18 March 2019

Video Learning: #01 Sam Houston Memorial Museum



Learning Video : #01 



Sam Houston & The Sam Houston Memorial Museum





Located in Huntsville, Texas, the Sam Houston Memorial Museum and attached grounds are spread across eighteen acres of the original two hundred-plus acres once owned by Sam Houston and family from 1847 to 1858. Preservation of this historic site started in the first decade of the twentieth century, when Bertha Kirkley, a history professor at Sam Houston Normal Institute, worked with her students to revive the property and return the “Woodland Home” and Sam Houston’s law office to their original site. The initial stage of this work was completed in 1911, but a lack of funds and public indifference meant that the property was poorly maintained. Indeed, as journalist Gregory Curtis has pointed out, various “inauthentic embellishments were added” to the Woodland Home during this period, and local “agricultural students were using it as a hay barn.”
In the late 1920s, Joseph Lynn Clark, another history professor at Sam Houston State Teachers College, wrote to every member of the Texas legislature seeking financial assistance to properly preserve the Woodland Home and surrounding buildings.
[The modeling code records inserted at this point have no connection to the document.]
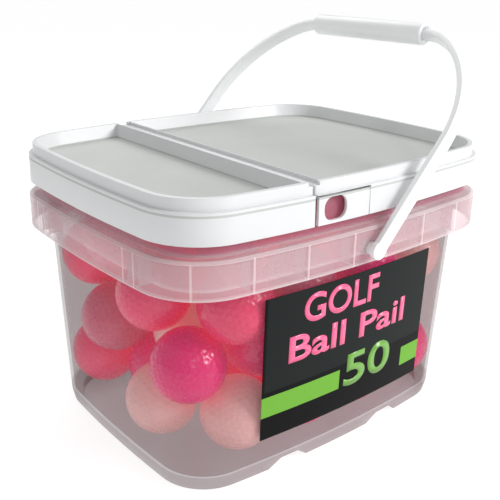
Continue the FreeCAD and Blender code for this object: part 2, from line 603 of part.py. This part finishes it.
def make_balls():
    """Fifty covers, each a node of its own, and their fifty rubber cores as one group."""
    cores, covers = [], []
    for number, place in enumerate(settle_balls(), start=1):
        place = FreeCAD.Vector(*place)
        name = f"ball_{number:02d}"
        solids = {}
        for layer, radius in (("skin", "Sizes.ball_radius"),
                              ("room", "Sizes.ball_radius - Sizes.cover_thickness"),
                              ("core", "Sizes.ball_radius - Sizes.cover_thickness - Sizes.core_gap")):
            solids[layer] = doc.addObject("Part::Sphere", f"{name}_{layer}")
            solids[layer].setExpression("Radius", radius)
            solids[layer].Placement.Base = place
        cover = doc.addObject("Part::Cut", name)
        cover.Base, cover.Tool = solids["skin"], solids["room"]
        covers.append(cover)
        cores.append(solids["core"])
    group = doc.addObject("Part::Compound", "ball_cores")
    group.Links = cores
    return covers + [group]


nodes = [make_tub(), make_label(), *make_lid_panels(make_lid_shell()), make_fold_strip(), make_tear_tab(),
         make_bail(), make_grip(), *make_balls()]
doc.recompute()

# ---------------------------------------------------------------- checks and export
for item in doc.Objects:
    if "Invalid" in item.State or "Error" in item.State:
        raise RuntimeError(f"{item.Name} failed to compute: {item.State}")
os.makedirs("parts", exist_ok=True)
for node in nodes:
    node.Label = node.Name
    if node.Shape.isNull() or not node.Shape.isValid():
        raise RuntimeError(f"{node.Name} has no valid shape")
    node.Shape.exportStep(f"parts/{node.Label}.step")
    count = len(node.Shape.Solids)
    print(f"{node.Label:16s} solids {count:2d}  volume {node.Shape.Volume / 1000:9.2f} cm3")
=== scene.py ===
"""A translucent pail of pink golf balls, with a folding lid, a tear tab, a label and a bail handle.

Metres, +Z up. The pail stands on z = 0 with its label on the -Y side and its large lid panel at +X.
"""
import json
import math
import random

import bpy
from mathutils import Euler, Matrix, Vector, kdtree


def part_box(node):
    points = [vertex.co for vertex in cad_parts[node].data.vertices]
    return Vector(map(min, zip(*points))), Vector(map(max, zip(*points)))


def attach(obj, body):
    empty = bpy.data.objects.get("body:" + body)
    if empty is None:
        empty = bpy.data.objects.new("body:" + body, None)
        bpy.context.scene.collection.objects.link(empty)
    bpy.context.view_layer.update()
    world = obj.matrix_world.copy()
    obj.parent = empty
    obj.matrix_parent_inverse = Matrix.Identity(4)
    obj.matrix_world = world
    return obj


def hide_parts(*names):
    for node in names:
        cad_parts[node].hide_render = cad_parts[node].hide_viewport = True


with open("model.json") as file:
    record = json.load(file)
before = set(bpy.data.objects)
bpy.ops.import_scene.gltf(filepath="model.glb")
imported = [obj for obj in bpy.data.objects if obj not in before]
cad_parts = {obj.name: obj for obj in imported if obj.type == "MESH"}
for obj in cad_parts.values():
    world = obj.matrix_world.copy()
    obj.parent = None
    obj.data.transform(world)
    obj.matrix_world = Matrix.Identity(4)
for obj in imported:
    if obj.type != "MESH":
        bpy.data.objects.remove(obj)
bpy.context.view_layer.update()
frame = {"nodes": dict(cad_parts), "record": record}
studio = bpy.context.scene

# ---------------------------------------------------------------- studio
# A white table lit from below, a soft light over the label side of the pail, a weaker one behind it and
# a small lamp for the glints on the balls. The camera looks down at the corner left of the label.
camera_data = bpy.data.cameras.new("studio_camera")
camera_data.sensor_width = 36
camera_data.lens = 55.66
camera = bpy.data.objects.new("studio_camera", camera_data)
studio.collection.objects.link(camera)
camera_axes = Matrix(((0.77807, -0.62800, 0.01509),
                      (0.20692, 0.27889, 0.93777),
                      (-0.59312, -0.72652, 0.34694))).transposed()
camera_place = Matrix.Translation((-0.29422, -0.35602, 0.26763))
camera.matrix_world = camera_place @ camera_axes.to_4x4()
studio.camera = camera
studio.view_settings.view_transform = "Standard"
studio.cycles.transparent_max_bounces = 32

pail_middle = Vector((0, 0, 0.09))
for name, place, width, power in (("label_softbox", (0.75, -1.10, 0.85), 0.55, 17),
                                  ("small_lamp", (-0.40, -1.15, 0.85), 0.12, 1.3),
                                  ("back_softbox", (0.30, 1.10, 1.30), 1.0, 9)):
    lamp_data = bpy.data.lights.new(name, "AREA")
    lamp_data.size = width
    lamp_data.energy = power
    lamp = bpy.data.objects.new(name, lamp_data)
    lamp.location = place
    lamp.rotation_euler = (pail_middle - lamp.location).to_track_quat("-Z", "Y").to_euler()
    studio.collection.objects.link(lamp)

daylight = bpy.data.worlds.new("white_tent")
daylight.use_nodes = True
tent = daylight.node_tree.nodes["Background"]
tent.inputs["Color"].default_value = (1, 1, 1, 1)
tent.inputs["Strength"].default_value = 0.52
studio.world = daylight

bpy.ops.object.select_all(action="DESELECT")
bpy.ops.mesh.primitive_plane_add(size=30, location=(0, 0, -0.0002))
paper = bpy.context.object
paper.name = "paper"
paper_finish = bpy.data.materials.new("paper")
paper_finish.use_nodes = True
paper_shader = paper_finish.node_tree.nodes["Principled BSDF"]
paper_shader.inputs["Base Color"].default_value = (0.30, 0.30, 0.30, 1)
paper_shader.inputs["Roughness"].default_value = 0.9
paper_shader.inputs["Emission Color"].default_value = (1, 1, 1, 1)
paper_shader.inputs["Emission Strength"].default_value = 0.82
paper_shader.inputs["Specular IOR Level"].default_value = 0.1
paper.data.materials.append(paper_finish)


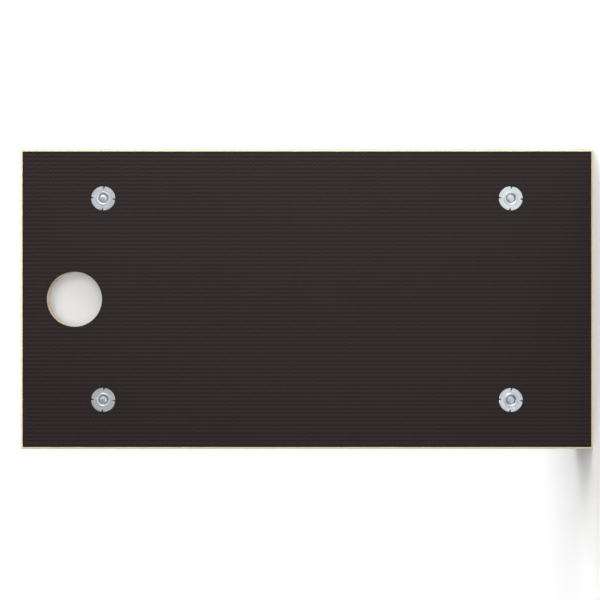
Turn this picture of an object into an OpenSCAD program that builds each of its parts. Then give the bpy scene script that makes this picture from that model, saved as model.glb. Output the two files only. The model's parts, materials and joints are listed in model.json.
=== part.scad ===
// Wall punch pad: a filmed plywood board hangs on a wall peg, and a cushion on a carrier board
// slides on four bolts against rubber buffers. The origin is the centre of the hanging hole on
// the board's wall face. +Y points to the wall, +Z up.

/* [Wall board] */
// Width of the wall board
board_w = 272; // [240:1:340]
// Height of the wall board
board_h = 520; // [440:1:640]
// Thickness of the wall board, films included
board_t = 18; // [15:0.5:24]
// Bevel round both faces of the wall board
board_bevel = 1.8; // [0.5:0.1:3]
// Thickness of the dark films
film_t = 0.4; // [0.3:0.1:0.8]
// Diameter of the hanging hole
hang_d = 50; // [30:1:60]
// Hanging hole centre below the board's top edge
hang_drop = 49; // [45:1:60]

/* [Bolt places] */
// Distance between the bolt columns
bolt_gap_w = 183; // [150:1:190]
// Distance between the bolt rows
bolt_gap_h = 370; // [300:1:390]

/* [Bolts] */
// Thread diameter of the bolts
bolt_d = 8; // [6:1:10]
// Depth of the bolt's tip below the film
tip_sink = 0.5; // [0.3:0.1:2]
// Diameter of the button head
head_d = 14; // [12:0.5:18]
// Height of the button head
head_h = 4.4; // [3:0.1:5.5]
// Width across the flats of the head's socket
socket_af = 5; // [4:0.5:6]
// Depth of the head's socket
socket_depth = 2.6; // [2:0.1:2.8]
// Diameter of the washers under the heads
washer_d = 24; // [20:0.5:26]
// Thickness of the washers under the heads
washer_t = 2; // [1.5:0.1:2.2]

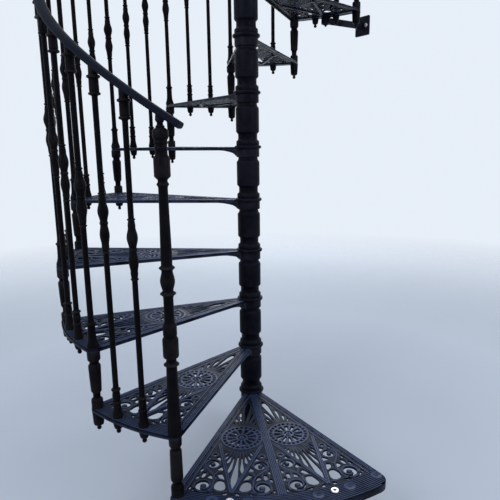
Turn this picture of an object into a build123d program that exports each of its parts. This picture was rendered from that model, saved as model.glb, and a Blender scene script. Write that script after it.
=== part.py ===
from build123d import *
import math
import os

os.makedirs("parts", exist_ok=True)

# Layout of the stair, clockwise going up as seen from above
RISE = 200.0
LEVELS = 12
STEP_ANGLE = 25.85
NEWEL_ANGLE = -108.1
BALUSTER_R = 704.0
NOSING = 20.0
END_NOSING = 44.0

# Centre column
POLE_D = 60.0
POLE_WALL = 4.0
POLE_FOOT_T = 10.0
BORE_GAP = 0.25
COLUMN_SIDES = 10
HUB_D = 88.0
HUB_DROP = 37.0
RING_D = 103.0
RING_H = 7.0
RING_BEVEL = 3.0
COLLAR_H = 23.0
NECK_D = 73.0
NECK_TOP = 50.0
SLEEVE_D = 88.0
SLEEVE_TOP = 148.0
TAPER_H = 8.0
FINIAL_H = 880.0
FINIAL_CAP = 84.0
FINIAL_RING_H = 10.0
FINIAL_COVE_H = 12.0
FINIAL_NECK_H = 28.0
BALL_D = 100.0

# Base flange of the column
FLANGE_D = 220.0
FLANGE_T = 16.0
FLANGE_BOSS_D = 103.0
FLANGE_FOOT_D = 126.0
FLANGE_COVE_H = 14.0
FLANGE_BOSS_H = 10.0
FLANGE_NECK_H = 6.0
FLANGE_BOLT_PCD = 170.0
FLANGE_BOLT_D = 14.0
FLANGE_BOLTS = 4

# Tread casting
PLATE_T = 8.0
RIM_DEPTH = 12.0
RIM_WALL = 8.0
BAND_IN = 26.0
SKIRT_DROP = 28.0
SKIRT_WALL = 8.0
FLARE_R = 115.0
FLARE_KNEE_R = 62.0
FLARE_KNEE_DROP = 20.0
EDGE_LAP = 18.0
CORNER_R = 20.0
END_CORNER_R = 38.0
BORDER_IN = 14.0
BOLT_HOLE_D = 13.0
HOLE_SIDES = 6
POCKET_CHORDS = 3

# Rosette and its sunburst of rays
ROSETTE_POS = 371.0
PETALS = 6
PETAL_IN = 18.0
PETAL_OUT = 54.0
PETAL_W = 24.0
RAY_START = 92.0
RAY_W = 16.0
RAY_STEP = 21.0
RAY_PAIRS = 1
RAY_MARGIN = 8.0
V_START = 412.0
V_HALF = 73.0
TIP_IN = 36.0

# Leaf openings of the scrolls in the panels beside the ribs
SMALL_LEAF_L = 40.0
SMALL_LEAF_W = 26.0
SMALL_LEAF_IN = 163.0
SMALL_LEAF_ANGLE = 8.0
LARGE_LEAF_L = 62.0
LARGE_LEAF_W = 44.0
LARGE_LEAF_IN = 65.0
LARGE_LEAF_ANGLE = 8.1

# Turned balusters
BALUSTER_SIDES = 6
SLIM_FOOT_R = 16.0
SLIM_SHAFT_R = 8.5
SLIM_KNOP_R = 15.5
MAIN_FOOT_R = 19.0
MAIN_SHAFT_R = 9.0
MAIN_KNOP_R = 18.0
TOP_COLLAR_R = 16.5
TOP_NECK_R = 11.5
KNOP_LOW = 486.0
KNOP_HIGH = 650.0
KNOP_SHOULDER = 36.0
KNOP_WAIST_R = 10.0
SLIM_FOOT_H = 30.0
MAIN_FOOT_H = 34.0
TOP_COLLAR_DROP = 60.0
COLLAR_LIP = 6.0

# Entry newel, members named from the tread upwards
NEWEL_SIDES = 8
NEWEL_BASE_R = 20.0
NEWEL_R = 22.0
NEWEL_SHOULDER_R = 19.5
NEWEL_NECK_R = 14.5
NEWEL_SHAFT_R = 12.5
NEWEL_BULGE_R = 20.5
NEWEL_COVE = 12.0
NEWEL_RING_H = 16.0
NEWEL_BASE_H = 206.0
NEWEL_BLOCK_H = 56.0
NEWEL_SHOULDER_H = 42.0
NEWEL_NECK_H = 68.0
NEWEL_BULGE_H = 56.0
NEWEL_HEAD_DROP = 158.0
NEWEL_HEAD_H = 50.0
NEWEL_BULB_DROP = 56.0
NEWEL_BULB_H = 26.0
NEWEL_FOOT_R = 36.0
NEWEL_FOOT_T = 8.0
STEM_FOOT_H = 30.0
STEM_CAP_H = 26.0
STEM_NOTCH = 11.0

# Pieces between and below the treads
SPACER_R = 19.0
SPACER_NECK_R = 11.0
SPACER_COLLAR_H = 16.0
SPACER_SHOULDER_H = 18.0
CUP_H = 16.0
CUP_SHRINK = 2.0
DROP_TIP_R = 4.0
PENDANT_DROP = 80.0
SLIM_PENDANT_DROP = 53.0

# Handrail
RAIL_ABOVE = 992.0
RAIL_W = 46.0
RAIL_H = 32.0
RAIL_FLAT_W = 27.0
RAIL_ROLL_H = 10.0
RAIL_OVERRUN_ANGLE = 4.4
RAIL_PARTS = 4
RAIL_STATIONS = 9

# Wall stay below the ninth tread
STAY_LEVEL = 9
STAY_ANGLE = 34.0
STAY_LENGTH = 240.0
STAY_BAR_H = 30.0
STAY_BAR_T = 8.0
STAY_BOLT_R = 13.0
STAY_EYE_R = 21.0
STAY_GAP = 0.25
STAY_FLANGE_W = 90.0
STAY_FLANGE_T = 8.0
STAY_BOLT_D = 11.0
STAY_BOLT_SPAN = 60.0
STAY_NUT_R = 17.0
STAY_NUT_H = 12.0

# Sizes that follow from those above
HALF_STEP = STEP_ANGLE / 2
TIP_R = BALUSTER_R - TIP_IN
POLE_SOCKET = FINIAL_H - BALL_D - FINIAL_CAP
RAIL_START = 1.5 - RAIL_OVERRUN_ANGLE / STEP_ANGLE
RAIL_END = LEVELS - 0.5 + RAIL_OVERRUN_ANGLE / STEP_ANGLE

UP = (Align.CENTER, Align.CENTER, Align.MIN)


def step_angle(index):
    """Plan angle of a place on the stair, counted in treads."""
    return NEWEL_ANGLE - (index - 1.5) * STEP_ANGLE


def on_circle(radius, angle):
    turn = math.radians(angle)
    return (radius * math.cos(turn), radius * math.sin(turn))


def at_baluster(index, height):
    x, y = on_circle(BALUSTER_R, step_angle(index))
    return Pos(x, y, height) * Rot(0, 0, step_angle(index))


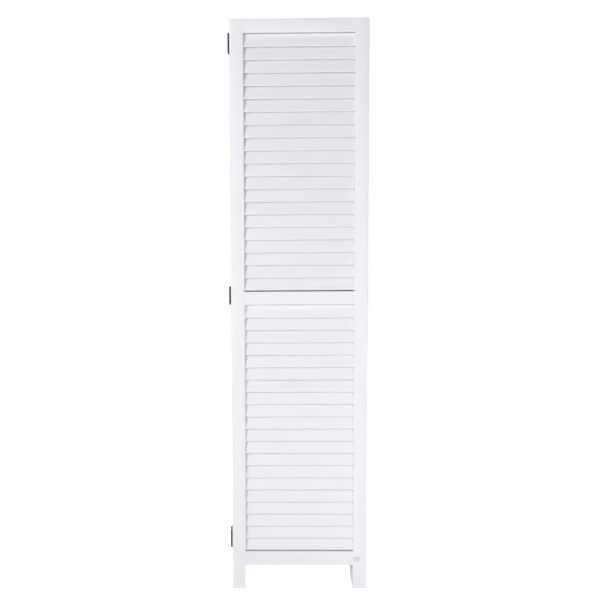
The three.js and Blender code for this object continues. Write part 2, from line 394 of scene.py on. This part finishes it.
def board_mesh(name, low, high, along, radii, easing):
    """A board between two corners, its long way along axis 0 (X) or 2 (Z), with rounded long edges."""
    across = [axis for axis in range(3) if axis != along]
    size = high - low
    middle = (high + low) / 2
    rings = [
        (low[along], easing),
        (low[along] + easing, 0.0),
        (high[along] - easing, 0.0),
        (high[along], easing),
    ]
    vertices = []
    for station, inset in rings:
        shrunk = [max(radius - inset, radius * EASED_RADIUS_SHARE) for radius in radii]
        width, height = (size[axis] - 2 * inset for axis in across)
        outline = rounded_outline(width, height, shrunk, CORNER_STEPS)
        for point in outline:
            vertex = [0.0, 0.0, 0.0]
            vertex[along] = station
            vertex[across[0]] = middle[across[0]] + point.x
            vertex[across[1]] = middle[across[1]] + point.y
            vertices.append(vertex)
    count = len(vertices) // len(rings)
    faces = [list(range(count)), list(range(len(vertices) - count, len(vertices)))]
    for ring in range(len(rings) - 1):
        for point in range(count):
            here = ring * count + point
            there = ring * count + (point + 1) % count
            faces.append([here, there, there + count, here + count])
    mesh = bpy.data.meshes.new(name)
    mesh.from_pydata(vertices, [], faces)
    return mesh


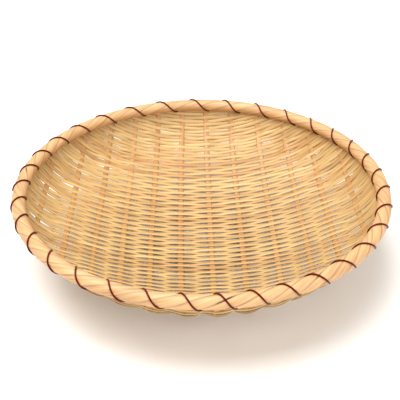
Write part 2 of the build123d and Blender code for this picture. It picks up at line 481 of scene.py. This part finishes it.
@dataclass(frozen=True)
class SplitBamboo:
    """Split bamboo, drawn through a knife and left bare: straight fibres under a soft satin skin.

    Attributes:
        pale: Colour of the lightest strips.
        warm: Colour of the strips nearest the skin of the cane.
        fibre: Colour of the fine dark fibres.
        fibre_width: Spacing of the fibres across a strip.
        fibre_range: Noise levels between which a fibre goes from unseen to full.
        cloud_size: Length and width of the soft lighter and darker patches.
        cloud_range: Brightness of the darkest and the lightest patch.
        strip_width: Width of the strip that the across attribute spans.
        streak: How strong the fibres show, from 0 to 1.
        relief_strength: How much of that height the light sees.
        edge: Painted shade: how much darker the very edges of a strip are, standing for the
            shade where two strips meet.
        edge_start: Share of the half width where that painted shade begins.
    """

    name: str
    pale: str
    warm: str
    fibre: str
    # Real fibres stand about 0.1 mm apart. They are drawn coarser, or they would blur to one tone.
    fibre_width: float = 0.35 * MM
    fibre_length: float = 22 * MM
    fibre_range: tuple[float, float] = (0.5, 0.78)
    cloud_size: tuple[float, float] = (45 * MM, 3 * MM)
    cloud_range: tuple[float, float] = (0.8, 1.14)
    strip_width: float = 4 * MM
    roughness: float = 0.42
    streak: float = 0.4
    relief: float = 0.05 * MM
    relief_strength: float = 0.6
    edge: float = 0.35
    edge_start: float = 0.78
    ior: float = 1.48

    def _strip_space(self, tree: Tree, length: float, width: float) -> Socket:
        """A vector that runs along and across the strip, in grain lengths and widths.

        Args:
            tree: The shader tree.
            length: Length of one grain of the pattern.
            width: Width of one grain of the pattern.

        Returns:
            The vector, shifted for each strip by its tone.
        """
        along, across, tone = (read_attribute(tree, name) for name in ("along", "across", "tone"))
        lengthwise = math_node(tree, "DIVIDE", along, length)
        crosswise = math_node(tree, "MULTIPLY", across, self.strip_width / 2 / width)
        own = math_node(tree, "MULTIPLY", tone, TONE_STRIDE)
        place = add_node(tree, "ShaderNodeCombineXYZ", i0=lengthwise, i1=crosswise, i2=own)
        return place.outputs[0]

    def build(self) -> bpy.types.Material:
        """Makes the material.

        Returns:
            The material, which reads the along, across and tone attributes of a grown strip.
        """
        material, tree, shader = blank_material(self.name)
        base = blend(tree, read_attribute(tree, "tone"), linear(self.pale), linear(self.warm))
        cloud = noise(tree, self._strip_space(tree, *self.cloud_size), detail=2.0)
        patch = remap(tree, cloud, (0.3, 0.7), self.cloud_range)
        grain_place = self._strip_space(tree, self.fibre_length, self.fibre_width)
        fibres = noise(tree, grain_place, detail=3.0, rough=0.6)
        share = remap(tree, fibres, self.fibre_range, (0.0, self.streak))
        streaked = blend(tree, share, base, linear(self.fibre))
        # Painted shade: each strip darkens towards its edges, for the shade where two strips meet.
        across = math_node(tree, "ABSOLUTE", read_attribute(tree, "across"))
        shade = remap(tree, across, (self.edge_start, 1.0), (1.0, 1 - self.edge))
        light = math_node(tree, "MULTIPLY", patch, shade)
        shaded = add_node(
            tree, "ShaderNodeVectorMath", {"operation": "SCALE"}, i0=streaked, Scale=light
        )
        tree.links.new(shaded.outputs[0], shader.inputs["Base Color"])
        add_relief(tree, shader, fibres, self.relief, self.relief_strength)
        shader.inputs["Roughness"].default_value = self.roughness
        shader.inputs["IOR"].default_value = self.ior
        return material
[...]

In 1927, the legislature approved a $15,000 appropriation for restoration of the home and the construction and development of a museum at the site. A formal dedication for the museum was held on May 3, 1929. While this appeared to an unmitigated success, Clark soon complained that the Museum’s renovations at the Woodland Home changed the structure “in the interest of attractiveness and permanency,” without due regard to the historic appearance of the building.
In 1936, as Texans prepared to celebrate the centennial of the state’s independence from Mexico, Clark again lobbied officials for funds to commemorate the life and legacy of Sam Houston. This time, the Centennial Commission appropriated $35,000 to construct a new rotunda for the museum and to modernize the building. Between 1936 and 1960, construction occurred in installments, and in 1995 the Katy and E. Don Walker, Sr. Education Center was also constructed. The center, resting in the back of the museum grounds, holds a gift shop, auditorium, exhibit gallery, and activity rooms.
The museum is owned and managed by Sam Houston State University, which sits across the street from the museum and grounds. Inside the museum there are three wings holding permanent exhibits detailing the life of Sam Houston, the Texas Revolution, and other collections and exhibits housed year round. Periodic demonstrations, such as blacksmithing, pottery, and hearth cooking, occur during various times of the year including at the annual General Sam Houston Folk Festival every spring.